My lab reopened its doors a few weeks ago. This is, of course, a wonderful thing. After four long months at home, everyone was going a little stir crazy analysing data, writing papers, planning experiments and reading the scientific literature.
But I cannot say that we have “resumed” properly. Not at all. The team are still getting to grips with booked hot-bench spaces to maintain low occupancy, working in enhanced PPE, and braving crowded public transport to get to and from work. It’s stressful and disruptive, and the joys of lab work are blunted by the need to wear a mask at the bench, a constant reminder about the invisible menace around us. As lab heads have been asked to maintain working from home wherever possible, I have the added burden of guilt that my team members are facing dangers that I am not sharing. I work incredibly hard each day, preparing for the new teaching term, writing grants and papers, supervising the researchers via video calls and tending to collaborations, but I feel somehow, at the same time, that I am cheating.

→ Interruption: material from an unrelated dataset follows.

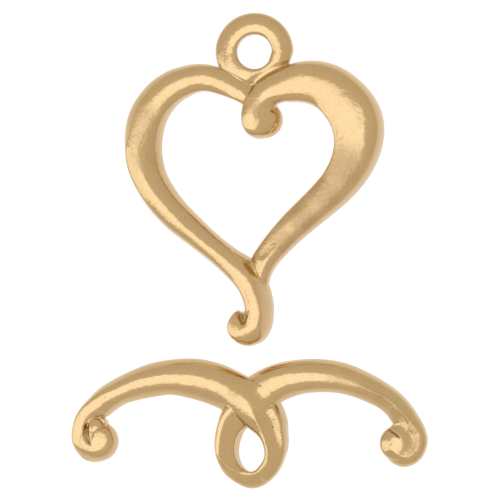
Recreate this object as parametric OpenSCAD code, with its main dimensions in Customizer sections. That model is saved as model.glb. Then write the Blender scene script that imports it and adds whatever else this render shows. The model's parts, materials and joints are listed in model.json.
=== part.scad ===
// Heart toggle clasp: a scrolled heart ring with an eye on top, and a scrolled toggle bar with a
// loop in its middle. Both are gold-plated castings that lie on their plain backs, side by side.
// X runs to the right, Y towards the eye of the heart, and Z up from the surface they lie on.

/* [Heart ring] */
// Width of the heart over its two lobes
heart_w = 15.7; // [14:0.1:18]
// Thickness of the heart at its thickest limb
heart_t = 2.4; // [2:0.1:3]
// Diameter of the hole in the eye, which takes a jump ring
eye_bore_d = 2.1; // [1.8:0.1:2.4]
// Outer diameter of the eye
eye_d = 4.75; // [4.4:0.05:5.2]
// Thickness of the eye
eye_t = 1.6; // [1.2:0.1:1.8]

/* [Toggle bar] */
// Length of the bar over its two scrolls
bar_l = 21.4; // [19:0.1:24]
// Thickness of the bar at its thickest place
bar_t = 2.4; // [2:0.1:3]

/* [Cast section] */
// How far the rounded ridge of a limb lies off its middle, towards its inner edge
ridge_lean = 0.15; // [0:0.05:0.3]
// Drop from the ridge to the crease beside it, as a share of the half width
crown_drop = 0.32; // [0.2:0.01:0.45]
// Height of the small step at that crease, as a share of the half width
crease_step = 0.08; // [0.02:0.01:0.16]

/* [Hidden] */
gold = [0.86, 0.68, 0.38];

// The tables below are drawn at these widths
drawn_heart_w = 15.7;
drawn_bar_l = 21.4;
heart_k = heart_w / drawn_heart_w;
bar_k = bar_l / drawn_bar_l;

// Columns of the limb tables, one row for each section: the outer edge, the inner edge, and the
// height as a share of the casting's thickness
OUT_X = 0;
OUT_Y = 1;
IN_X = 2;
IN_Y = 3;
TALL = 4;

// Left limb of the heart: from under the scroll, round the left lobe, down over the right limb to
// the tail and round its curl
left_limb_rows = [
    [0.82, 9.55, 0.34, 8.36, 0.62],
    [0.1, 9.95, -0.32, 8.65, 0.66],
    [-0.61, 10.33, -0.91, 8.96, 0.72],
    [-1.45, 10.75, -1.69, 9.25, 0.78],
    [-2.23, 11.08, -2.42, 9.46, 0.82],
    [-3.07, 11.17, -3.01, 9.46, 0.84],
    [-3.97, 11.05, -3.61, 9.22, 0.85],
    [-4.93, 10.75, -4.09, 8.92, 0.86],
    [-5.89, 10.15, -4.51, 8.5, 0.87],
    [-6.67, 9.31, -4.91, 7.9, 0.88],
    [-7.25, 8.29, -5.14, 7.21, 0.9],
    [-7.51, 7.15, -5.26, 6.43, 0.9],
    [-7.51, 6.01, -5.23, 5.65, 0.9],
    [-7.33, 4.81, -5.02, 4.75, 0.9],
    [-6.79, 3.61, -4.6, 3.92, 0.89],
    [-6.01, 2.42, -3.92, 2.98, 0.88],
    [-4.88, 1.24, -2.83, 1.84, 0.87],
    [-3.55, 0.22, -1.81, 0.89, 0.87],
    [-2.29, -0.77, -0.79, 0.1, 0.88],
    [-1.27, -1.72, -0.01, -0.4, 0.9],
    [-0.67, -2.44, 0.65, -1.06, 0.92],
    [-0.38, -3.1, 1.16, -2.02, 0.94],
    [-0.28, -3.58, 1.43, -2.98, 0.95],
    [-0.21, -3.94, 1.48, -3.88, 0.95],
    [-0.24, -4.21, 1.33, -4.72, 0.94],
    [-0.3, -4.38, 0.85, -5.44, 0.92],
    [-0.36, -4.46, -0.01, -5.75, 0.9],
    [-0.43, -4.44, -0.79, -5.5, 0.87],
    [-0.48, -4.37, -1.27, -4.88, 0.84],
    [-0.49, -4.21, -1.23, -4.18, 0.81],
    [-0.49, -4, -0.94, -3.73, 0.77],
    [-0.49, -3.82, -0.65, -3.58, 0.7]
];

// Right limb: from its scroll, round the right lobe, down to the tail
right_limb_rows = [
    [-0.2, 7.81, 1.24, 7.75, 0.88],
    [-0.38, 8.5, 1.45, 8.32, 0.9],
    [-0.22, 9.13, 1.67, 8.65, 0.92],
    [0.16, 9.73, 1.91, 8.83, 0.93],
    [0.82, 10.33, 2.21, 8.91, 0.94],
    [1.78, 10.84, 2.59, 8.92, 0.95],
    [2.92, 11.23, 3.1, 8.89, 0.96],
    [4.18, 11.29, 3.65, 8.74, 0.97],
    [5.38, 10.96, 4.12, 8.45, 0.98],
    [6.46, 10.28, 4.48, 8.03, 0.99],
    [7.36, 9.34, 4.79, 7.51, 1],
    [7.9, 8.36, 4.98, 6.97, 1],
    [8.1, 7.33, 5.05, 6.43, 1],
    [8.01, 6.25, 4.98, 5.83, 0.99],
    [7.65, 5.17, 4.75, 5.17, 0.97],
    [7.04, 4.12, 4.33, 4.46, 0.95],
    [6.17, 3.1, 3.67, 3.71, 0.92],
    [5.08, 2.15, 2.86, 2.9, 0.9],
    [3.94, 1.24, 2.02, 2.07, 0.87],
    [2.86, 0.32, 1.27, 1.21, 0.84],
    [1.96, -0.58, 0.65, 0.4, 0.8],
    [1.4, -1.36, 0.14, -0.4, 0.76],
    [1.17, -2.08, -0.01, -1.12, 0.7],
    [1.19, -2.62, 0.34, -1.96, 0.62]
];

// Left arm of the bar: from its scroll, over the right arm, and round the loop
left_arm_rows = [
    [-8.36, -12.34, -8.78, -11.62, 0.74],
    [-9.13, -12.67, -9.16, -11.74, 0.76],
    [-9.91, -12.53, -9.49, -11.65, 0.78],
    [-10.44, -12.01, -9.73, -11.41, 0.8],
    [-10.68, -11.45, -9.86, -11.12, 0.81],
    [-10.7, -10.84, -9.88, -10.75, 0.82],
    [-10.57, -10.15, -9.73, -10.37, 0.83],
    [-10.24, -9.49, -9.22, -10.09, 0.84],
    [-9.73, -8.89, -8.59, -9.97, 0.85],
    [-9.01, -8.21, -8.12, -9.62, 0.85],
    [-8.12, -7.67, -7.51, -9.22, 0.85],
    [-7.09, -7.17, -6.73, -8.97, 0.86],
    [-5.89, -6.73, -5.77, -8.78, 0.86],
    [-4.51, -6.5, -4.69, -8.65, 0.87],
    [-3.13, -6.48, -3.55, -8.87, 0.87],
    [-1.93, -6.72, -2.65, -9.13, 0.88],
    [-0.85, -7.15, -1.84, -9.46, 0.9],
    [0.1, -7.67, -1.09, -9.82, 0.94],
    [1, -8.32, -0.49, -10.28, 0.97],
    [1.67, -9.11, 0.01, -10.72, 0.97],
    [2.08, -9.88, 0.43, -11.05, 0.95],
    [2.29, -10.72, 0.72, -11.47, 0.93],
    [2.32, -11.62, 0.87, -11.98, 0.92],
    [2.11, -12.58, 0.82, -12.46, 0.91],
    [1.6, -13.48, 0.58, -12.85, 0.9],
    [0.82, -14.08, 0.34, -13.08, 0.88],
    [-0.01, -14.23, 0, -13.18, 0.86],
    [-0.85, -13.9, -0.36, -13.06, 0.84],
    [-1.57, -13.28, -0.67, -12.79, 0.82],
    [-1.99, -12.46, -0.87, -12.31, 0.79],
    [-1.99, -11.59, -1.03, -11.74, 0.72]
];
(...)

How long will this go on? Many places may be reopening, but I fear we are far from out of the woods. Hotspots flare up all over the world, both in virgin territory and in countries whose first curves were long since flattened. The case numbers in the UK have been creeping up over the past month or so. Although hospitalizations and deaths have not yet followed suit, there is increasing awareness of a significant but uncounted middle-ground of severe, long-term illness amongst younger people. Add that to the really unknown long-term effects of those hospitalised people who ostensibly “recovered”, and the true direct toll of the pandemic is likely to be much higher than the minimum binary stats – dead or alive – would have us believe.
Of biggest concern is what will happen when winter descends upon us. Will its lower temperatures
fan a simmering virus reservoir into flames, mingling with seasonal influenza virus in an especially toxic mixture? I feel that we are in the eye of a storm right now, and that the lab time my researchers have now is borrowed, a golden few months of opportunity before another surge. I very much hope to be wrong about this, but as one of my colleagues remarked yesterday, you can hear a very loud clock ticking. This sense of urgency has infected the researchers in my team, as they pile on extra experiments in a bid to have enough to analyse and write up during the next potential lockdown.
In academia, the fear is palpable. Not about the virus: we scientists understand well the risks and have the ability to balance those fears appropriately. But what we fear is what will become of us: our careers and livelihoods. In this we are no different than most other folk; the pandemic has tipped the world into economic chaos from which it may take years to recover. But academia already had an inbuilt insecurity that the current circumstances will only enhance. Many of us will be forced to leave and compete for an ever-diminishing pool of jobs outside research. Many of us will be at the best, disappointed, and at the worst, unemployed. It remains to be seen how resilient the higher education sector will be. None of us has the slightest idea what to expect.
So as a long, hot summer dwindles into rains, shorter days and the end of one of the most momentous years on record, I work at my dining room tables, keep an eye on my son and, when time allows, tend to our garden. It’s that time of ridiculous bounty where we struggle to deal with the glut of fruit and vegetables: figs, apples, pears, plums, cucumbers and blackberries pile up in the fridge, and we cook with our own beans, chillis, courgettes, chard, beets, carrots, celery, zucchini flowers, onions and potatoes. Fat pumpkins, aubergines and sweetcorn ripen, and parsnips, cabbage, Brussels and broccoli await the frosts. Soon Richard will be harvesting grapes, hops and apples for wine, beer and cider. There is a comfort to the predictability of these seasonal harvest cycles, and this year I feel even more connected because it’s an environment I seldom leave. The garden is my anchor, keeping me tethered in a strange see with an uncertain forecast. Even if this is only an illusion, I’ll take it.